• [WHAT IS NEEDED]: Establish how many lines in the material include the string "caption" and report it as a lone number.

Entries with parts and joints:
□ □ □ □

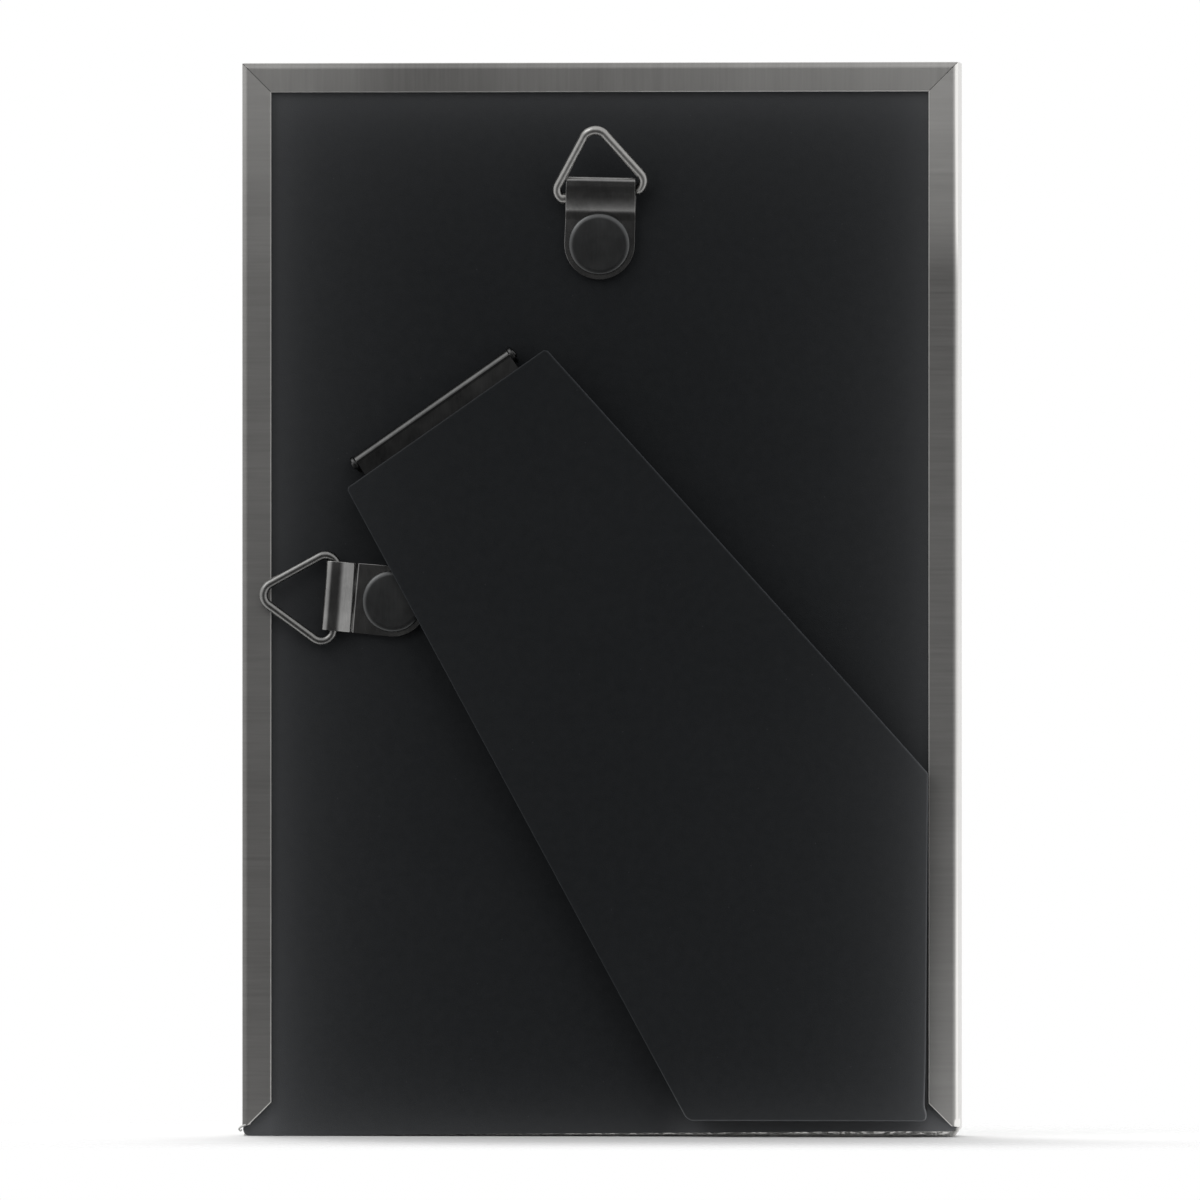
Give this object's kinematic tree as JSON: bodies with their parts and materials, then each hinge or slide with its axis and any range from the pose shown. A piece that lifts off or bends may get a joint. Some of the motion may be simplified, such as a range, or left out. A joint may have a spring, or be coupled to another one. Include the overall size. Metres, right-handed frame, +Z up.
{
  "type": "picture frame",
  "caption": "Slim mitred metal picture frame with a velvet slide-out back, a folding easel leg and triangular wire hanging rings for upright or sideways use.",
  "frame": {"origin": "under the middle of the outline, on the surface that the frame stands on", "axes": "+Z up along the frame's height, -Y towards the picture side, +X to the right of someone who looks at the picture"},
  "size_m": [0.104, 0.0158, 0.1555],
  "materials": {
    "pewter": "brushed, pewter tone",
    "bright_steel": "bright plated",
    "dark_nickel": "dark nickel plated",
    "hinge_steel": "bright steel",
    "flock": "black flocked velvet",
    "lining": "matte lining paper",
    "fibreboard": "grey pressed board",
    "card": "corrugated card",
    "print_paper": "plain paper",
    "glass": "clear"
  },
  "bodies": {
    "panel": {"backing_board": "fibreboard", "backing_cover": "flock", "backing_liner": "lining", "hinge_base": "hinge_steel", "hinge_pin": "hinge_steel", "top_hanger_strap": "dark_nickel", "top_hanger_rivet": "dark_nickel", "top_hanger_washer": "bright_steel", "side_hanger_strap": "dark_nickel", "side_hanger_rivet": "dark_nickel", "side_hanger_washer": "bright_steel"},
    "surround": {"rail_top": "pewter", "rail_bottom": "pewter", "rail_left": "pewter", "rail_right": "pewter", "glass_pane": "glass", "photo_insert": "print_paper", "filler_card": "card"},
    "leg": {"leg_board": "fibreboard", "leg_cover": "flock", "leg_liner": "lining", "hinge_leaf": "hinge_steel", "leaf_rivet_1": "hinge_steel", "leaf_rivet_2": "hinge_steel"},
    "top_ring": {"top_hanger_ring": "bright_steel"},
    "side_ring": {"side_hanger_ring": "bright_steel"}
  },
  "joints": [
    {"name": "frame_slide", "type": "slide", "parent": "panel", "child": "surround", "axis": [0, 0, 1], "range_m": [0, 0.15]},
    {"name": "leg_hinge", "type": "hinge", "parent": "panel", "child": "leg", "pos_m": [0.024, 0.00333, 0.1053], "axis": [0.8202, 0, -0.5721], "range_deg": [0, 35]},
    {"name": "top_ring_swing", "type": "hinge", "parent": "panel", "child": "top_ring", "pos_m": [-0.00045, 0.00285, 0.13669], "axis": [-0.9962, 0, 0.0872], "range_deg": [-25, 120]},
    {"name": "side_ring_swing", "type": "hinge", "parent": "panel", "child": "side_ring", "pos_m": [0.03833, 0.00285, 0.07785], "axis": [-0.0663, 0, 0.9978], "range_deg": [-2, 130]}
  ]
}
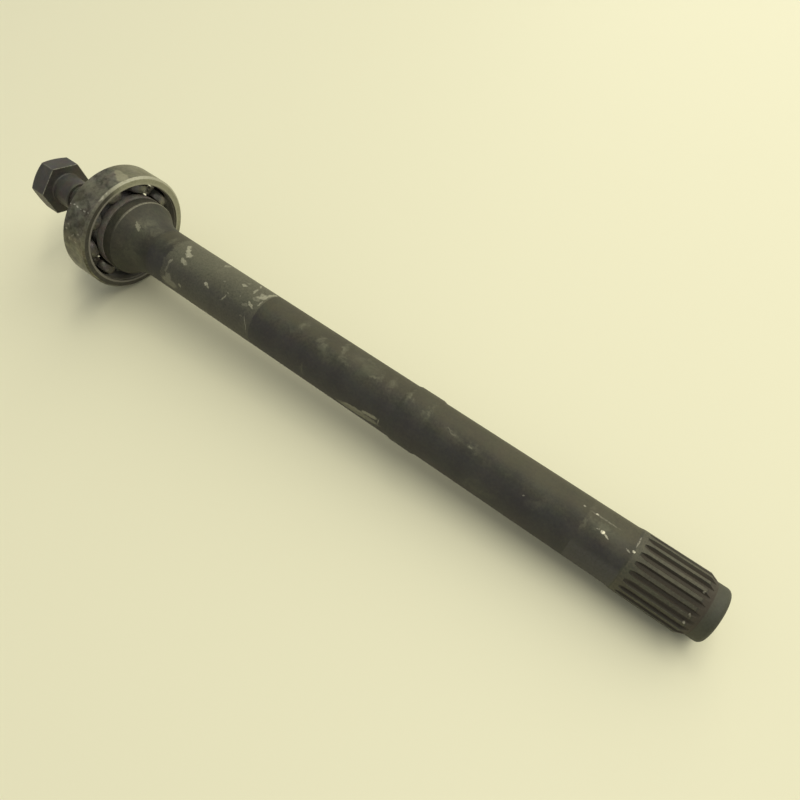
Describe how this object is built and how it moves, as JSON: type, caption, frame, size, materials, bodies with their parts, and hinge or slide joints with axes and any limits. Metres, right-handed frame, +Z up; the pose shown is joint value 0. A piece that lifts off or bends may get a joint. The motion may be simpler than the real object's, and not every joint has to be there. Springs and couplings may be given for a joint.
{
  "type": "drive shaft",
  "caption": "Drive shaft with a splined inner end, a flared shoulder that carries a caged ball bearing, and a hexagon bolt in its drilled outer end.",
  "frame": {"origin": "middle of the part's footprint, on the surface it lies on", "axes": "+X along the shaft towards its splined tip, +Z up, +Y across"},
  "size_m": [0.3898, 0.062, 0.0627],
  "materials": {
    "forged_steel": "dark dull steel with oil film and dry residue",
    "bolt_steel": "dark phosphated steel, worn at the edges",
    "spring_steel": "blackened spring steel",
    "bearing_steel": "ground bearing steel, dulled and stained",
    "ball_steel": "polished bearing balls",
    "cage_steel": "pressed sheet steel"
  },
  "bodies": {
    "shaft_body": {"shaft": "forged_steel", "hex_bolt": "bolt_steel", "retaining_ring": "spring_steel", "bearing_inner_ring": "bearing_steel"},
    "outer_ring_body": {"bearing_outer_ring": "bearing_steel"},
    "cage_body": {"cage_inner_half": "cage_steel", "cage_outer_half": "cage_steel", "cage_rivets": "cage_steel"},
    "ball_1_body": {"ball_1": "ball_steel"},
    "ball_2_body": {"ball_2": "ball_steel"},
    "ball_3_body": {"ball_3": "ball_steel"},
    "ball_4_body": {"ball_4": "ball_steel"},
    "ball_5_body": {"ball_5": "ball_steel"},
    "ball_6_body": {"ball_6": "ball_steel"},
    "ball_7_body": {"ball_7": "ball_steel"},
    "ball_8_body": {"ball_8": "ball_steel"},
    "ball_9_body": {"ball_9": "ball_steel"}
  },
  "joints": [
    {"name": "outer_ring_spin", "type": "hinge", "parent": "shaft_body", "child": "outer_ring_body", "pos_m": [-0.13679, 0, 0.03134], "axis": [0.9985, 0, -0.0554], "continuous": true},
    {"name": "cage_spin", "type": "hinge", "parent": "shaft_body", "child": "cage_body", "pos_m": [-0.13679, 0, 0.03134], "axis": [0.9985, 0, -0.0554], "continuous": true},
    {"name": "ball_1_roll", "type": "hinge", "parent": "cage_body", "child": "ball_1_body", "pos_m": [-0.13648, 0.02232, 0.0369], "axis": [0.9985, 0, -0.0554], "continuous": true},
    {"name": "ball_2_roll", "type": "hinge", "parent": "cage_body", "child": "ball_2_body", "pos_m": [-0.13576, 0.01352, 0.04992], "axis": [0.9985, 0, -0.0554], "continuous": true},
    {"name": "ball_3_roll", "type": "hinge", "parent": "cage_body", "child": "ball_3_body", "pos_m": [-0.13552, -0.0016, 0.05425], "axis": [0.9985, 0, -0.0554], "continuous": true},
    {"name": "ball_4_roll", "type": "hinge", "parent": "cage_body", "child": "ball_4_body", "pos_m": [-0.13587, -0.01598, 0.04786], "axis": [0.9985, 0, -0.0554], "continuous": true},
    {"name": "ball_5_roll", "type": "hinge", "parent": "cage_body", "child": "ball_5_body", "pos_m": [-0.13666, -0.02287, 0.03374], "axis": [0.9985, 0, -0.0554], "continuous": true},
    {"name": "ball_6_roll", "type": "hinge", "parent": "cage_body", "child": "ball_6_body", "pos_m": [-0.1375, -0.01907, 0.0185], "axis": [0.9985, 0, -0.0554], "continuous": true},
    {"name": "ball_7_roll", "type": "hinge", "parent": "cage_body", "child": "ball_7_body", "pos_m": [-0.13801, -0.00634, 0.00927], "axis": [0.9985, 0, -0.0554], "continuous": true},
    {"name": "ball_8_roll", "type": "hinge", "parent": "cage_body", "child": "ball_8_body", "pos_m": [-0.13795, 0.00935, 0.01036], "axis": [0.9985, 0, -0.0554], "continuous": true},
    {"name": "ball_9_roll", "type": "hinge", "parent": "cage_body", "child": "ball_9_body", "pos_m": [-0.13735, 0.02067, 0.02127], "axis": [0.9985, 0, -0.0554], "continuous": true}
  ],
  "couplings": [
    {"joint": "cage_spin", "follows": "outer_ring_spin", "ratio": 0.60353},
    {"joint": "ball_1_roll", "follows": "outer_ring_spin", "ratio": 2.3112},
    {"joint": "ball_2_roll", "follows": "outer_ring_spin", "ratio": 2.3112},
    {"joint": "ball_3_roll", "follows": "outer_ring_spin", "ratio": 2.3112},
    {"joint": "ball_4_roll", "follows": "outer_ring_spin", "ratio": 2.3112},
    {"joint": "ball_5_roll", "follows": "outer_ring_spin", "ratio": 2.3112},
    {"joint": "ball_6_roll", "follows": "outer_ring_spin", "ratio": 2.3112},
    {"joint": "ball_7_roll", "follows": "outer_ring_spin", "ratio": 2.3112},
    {"joint": "ball_8_roll", "follows": "outer_ring_spin", "ratio": 2.3112},
    {"joint": "ball_9_roll", "follows": "outer_ring_spin", "ratio": 2.3112}
  ]
}
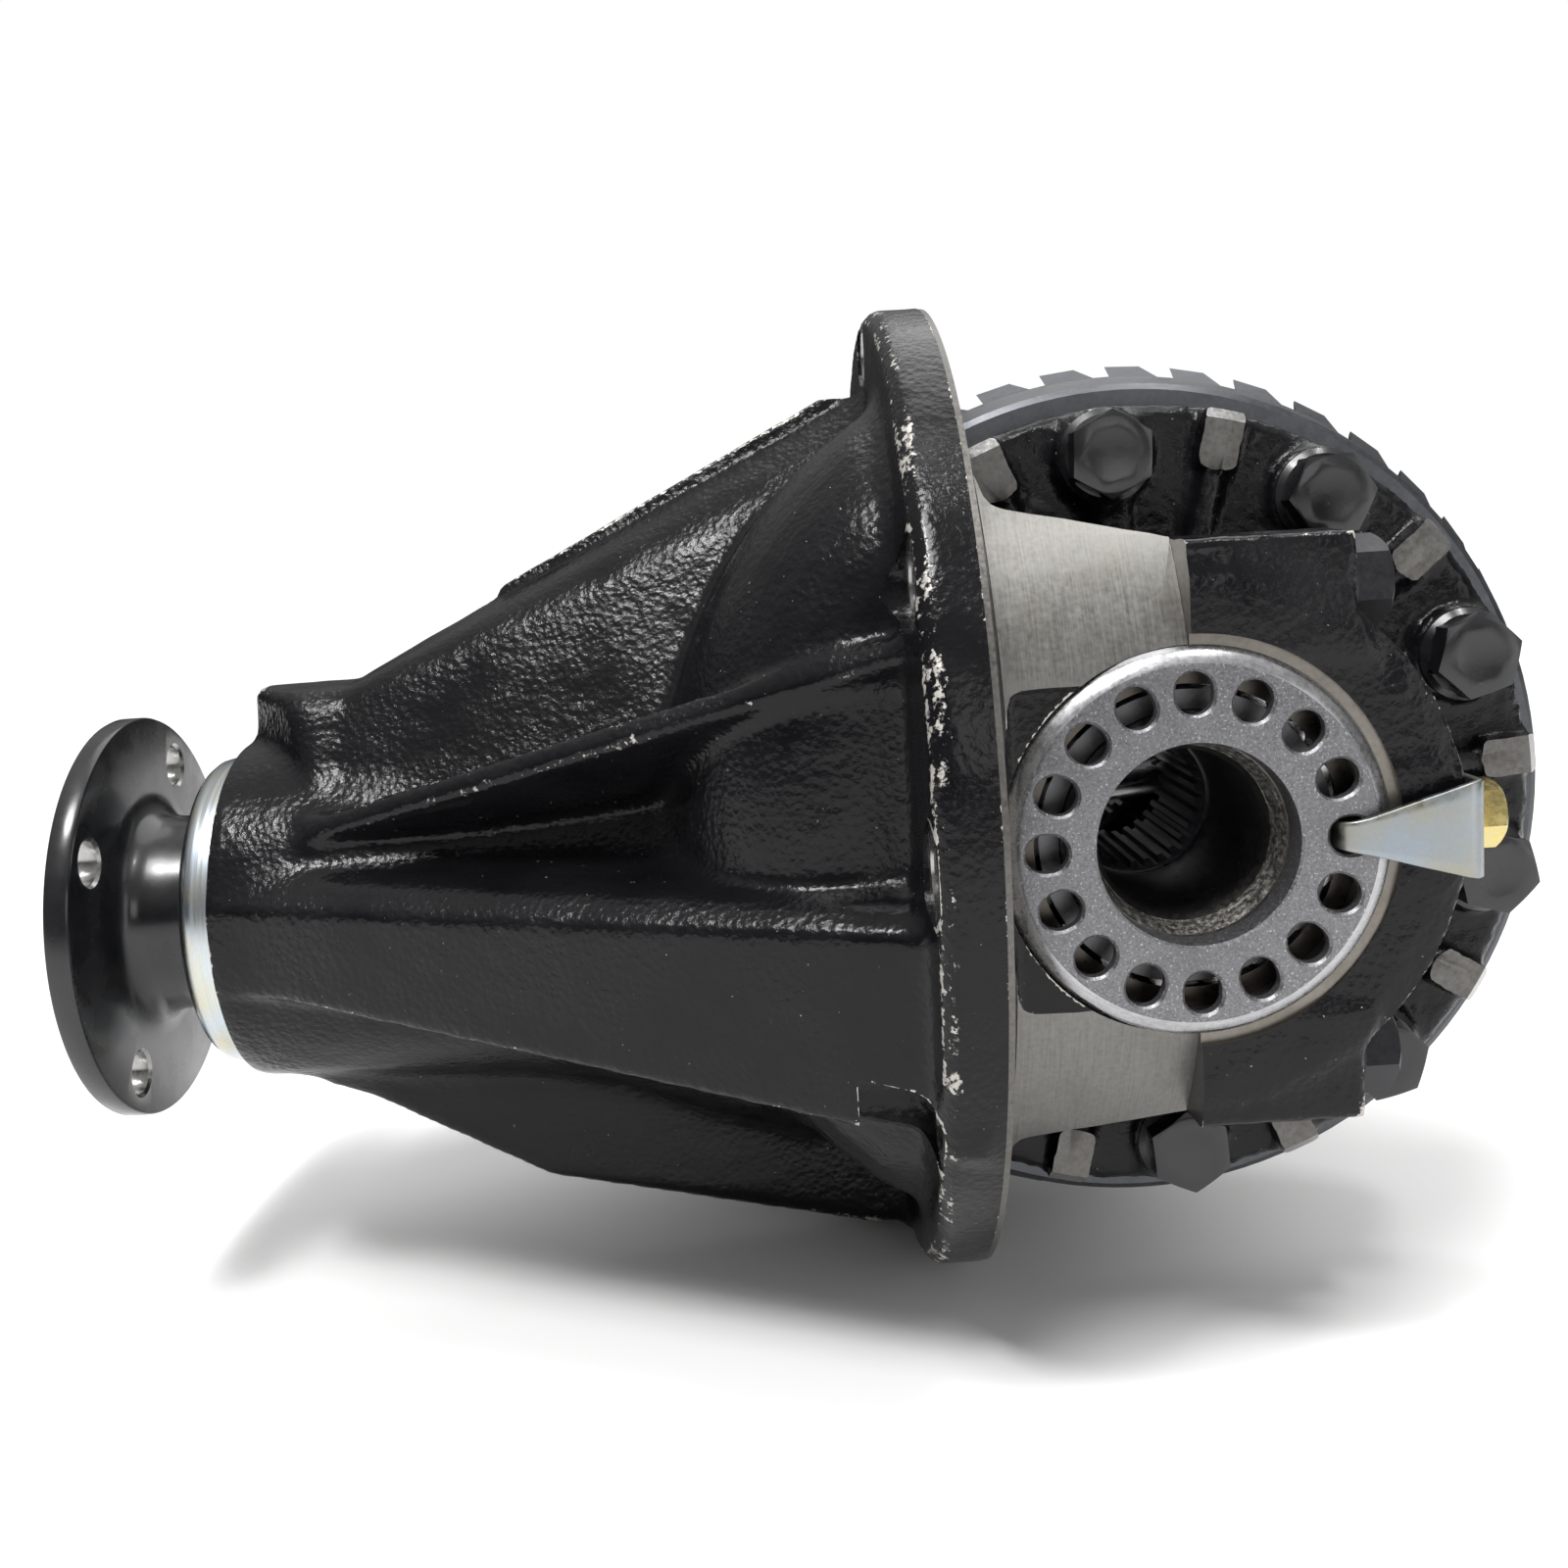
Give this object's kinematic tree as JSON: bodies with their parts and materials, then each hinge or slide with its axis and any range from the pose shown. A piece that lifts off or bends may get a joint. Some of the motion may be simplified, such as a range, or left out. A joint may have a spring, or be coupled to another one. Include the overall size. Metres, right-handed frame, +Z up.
{
  "type": "differential gear assembly",
  "caption": "Drop-out axle differential: ribbed black housing, drive pinion with input flange, crown gear and bevel differential between capped bearings.",
  "frame": {"origin": "centre of the machined mounting face, on the line through the middle of the round flange", "axes": "+X from the input flange towards the crown gear, normal to the mounting face; +Y along the axle line, from the crown gear bolt side to the other bearing; +Z up, with the pinion line below the axle line"},
  "size_m": [0.3615, 0.2424, 0.2424],
  "materials": {
    "bearing_steel": "ground bearing steel",
    "black_bolt": "black bolt finish",
    "cage_steel": "pressed steel",
    "case_paint": "black paint over cast iron, machined pads bare",
    "cast_paint": "gloss black paint over rough sand-cast iron",
    "dark_bolt": "dark heat-treated steel",
    "flange_paint": "gloss black, turned steel under it",
    "gear_steel": "dark phosphated gear steel",
    "seal_rubber": "nitrile rubber in a steel shell",
    "sintered": "blasted grey sintered steel",
    "washer_bronze": "phosphor bronze",
    "yellow_zinc": "yellow zinc plate",
    "zinc": "bright zinc plate"
  },
  "bodies": {
    "carrier": {"carrier_housing": "cast_paint", "bearing_cap_near": "cast_paint", "bearing_cap_far": "cast_paint", "cap_bolts_near": "dark_bolt", "cap_bolts_far": "dark_bolt", "adjuster_near": "sintered", "adjuster_far": "sintered", "lock_plate_near": "zinc", "lock_plate_far": "zinc", "lock_bolt_near": "yellow_zinc", "lock_bolt_far": "yellow_zinc", "lock_washer_near": "cage_steel", "lock_washer_far": "cage_steel", "side_cup_near": "bearing_steel", "side_cup_far": "bearing_steel", "pinion_cup_head": "bearing_steel", "pinion_cup_tail": "bearing_steel", "pinion_shim": "cage_steel", "pinion_seal": "seal_rubber"},
    "pinion": {"drive_pinion": "gear_steel", "pinion_cone_head": "bearing_steel", "pinion_rollers_head": "bearing_steel", "pinion_cage_head": "cage_steel", "pinion_cone_tail": "bearing_steel", "pinion_rollers_tail": "bearing_steel", "pinion_cage_tail": "cage_steel", "crush_spacer": "cage_steel", "oil_slinger": "cage_steel", "input_flange": "flange_paint", "dust_deflector": "zinc", "pinion_washer": "cage_steel", "pinion_nut": "gear_steel"},
    "case": {"diff_case": "case_paint", "crown_gear": "gear_steel", "crown_gear_bolts": "black_bolt", "side_cone_near": "bearing_steel", "side_rollers_near": "bearing_steel", "side_cage_near": "cage_steel", "side_cone_far": "bearing_steel", "side_rollers_far": "bearing_steel", "side_cage_far": "cage_steel", "cross_shaft": "gear_steel", "cross_shaft_pin": "gear_steel", "side_washers": "washer_bronze", "spider_washers": "washer_bronze"},
    "side_near": {"side_gear_near": "gear_steel"},
    "side_far": {"side_gear_far": "gear_steel"},
    "spider_a": {"spider_gear_a": "gear_steel"},
    "spider_b": {"spider_gear_b": "gear_steel"}
  },
  "joints": [
    {"name": "case_spin", "type": "hinge", "parent": "carrier", "child": "case", "pos_m": [0.041, 0, 0], "axis": [0, 1, 0], "continuous": true},
    {"name": "pinion_spin", "type": "hinge", "parent": "carrier", "child": "pinion", "pos_m": [-0.1, 0, -0.0229], "axis": [1, 0, 0], "continuous": true},
    {"name": "side_near_spin", "type": "hinge", "parent": "case", "child": "side_near", "pos_m": [0.041, 0, 0], "axis": [0, 1, 0], "continuous": true},
    {"name": "side_far_spin", "type": "hinge", "parent": "case", "child": "side_far", "pos_m": [0.041, 0, 0], "axis": [0, 1, 0], "continuous": true},
    {"name": "spider_a_spin", "type": "hinge", "parent": "case", "child": "spider_a", "pos_m": [0.041, 0, 0], "axis": [0.9969, 0, 0.0785], "continuous": true},
    {"name": "spider_b_spin", "type": "hinge", "parent": "case", "child": "spider_b", "pos_m": [0.041, 0, 0], "axis": [-0.9969, 0, -0.0785], "continuous": true}
  ],
  "couplings": [
    {"joint": "pinion_spin", "follows": "case_spin", "ratio": -4.1},
    {"joint": "side_far_spin", "follows": "side_near_spin", "ratio": -1},
    {"joint": "spider_a_spin", "follows": "side_near_spin", "ratio": 1.6},
    {"joint": "spider_b_spin", "follows": "side_near_spin", "ratio": 1.6}
  ]
}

□ □ □ □

• [ANSWER IN FULL]: 4